When Clement steps out at the Bernabeu on Saturday, he will encounter the rare example of a British manager testing himself outside the Premier League with Real entertaining David Moyes and Real Sociedad in La Liga this weekend.
With Moyes rebuilding his career in Spain following the chastening experience of managing Manchester United. Clement admits the Scot has shown courage in moving out of his comfort zone to take charge in San Sebastian.
“I have a lot of admiration for David,” Clement said. “He is in his fifties and has no Spanish at all, so it is a big challenge for him.

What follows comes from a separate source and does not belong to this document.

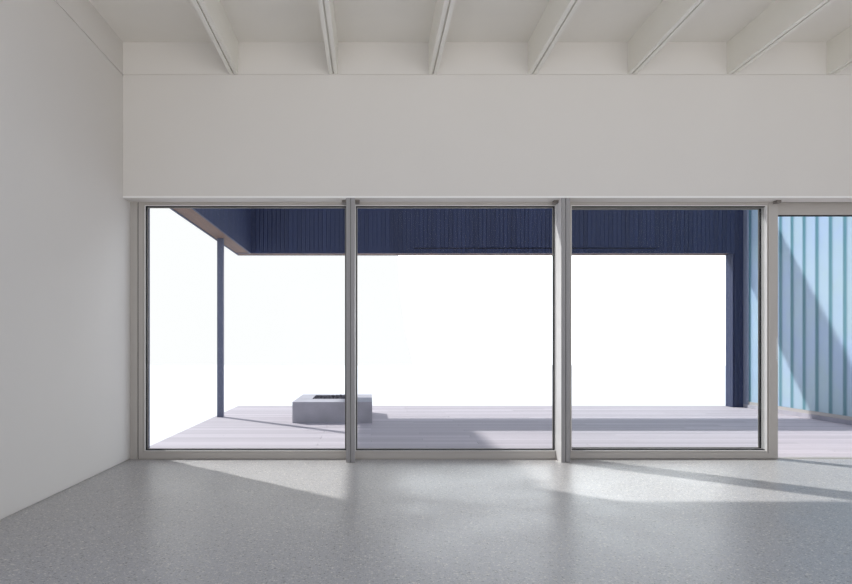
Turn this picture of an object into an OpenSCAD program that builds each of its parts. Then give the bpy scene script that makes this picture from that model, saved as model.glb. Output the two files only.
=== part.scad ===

“It can be really challenging, but it is also very rewarding, to come out of where you have grown up to a new culture, a different style of football and a different league.
“Without a grasp of the language, and I am still at quite a robotic level with Spanish, what can be difficult is expressing yourself, showing emotion, empathy, those kind of things that are really important in management and leadership.
“But in the dressing room, you find what the best way is. Here at Real, some speak very good English, such as Khedira, Kroos, Ronaldo, Bale and Modric, so on a one-to-one, it can be done in English.
“When you are in the job, being able to communicate on different levels is everything. But at Real, the players are so keen to improve and to learn that you have to rise to the challenge to deliver that.
“You can only thrive in this kind of environment.”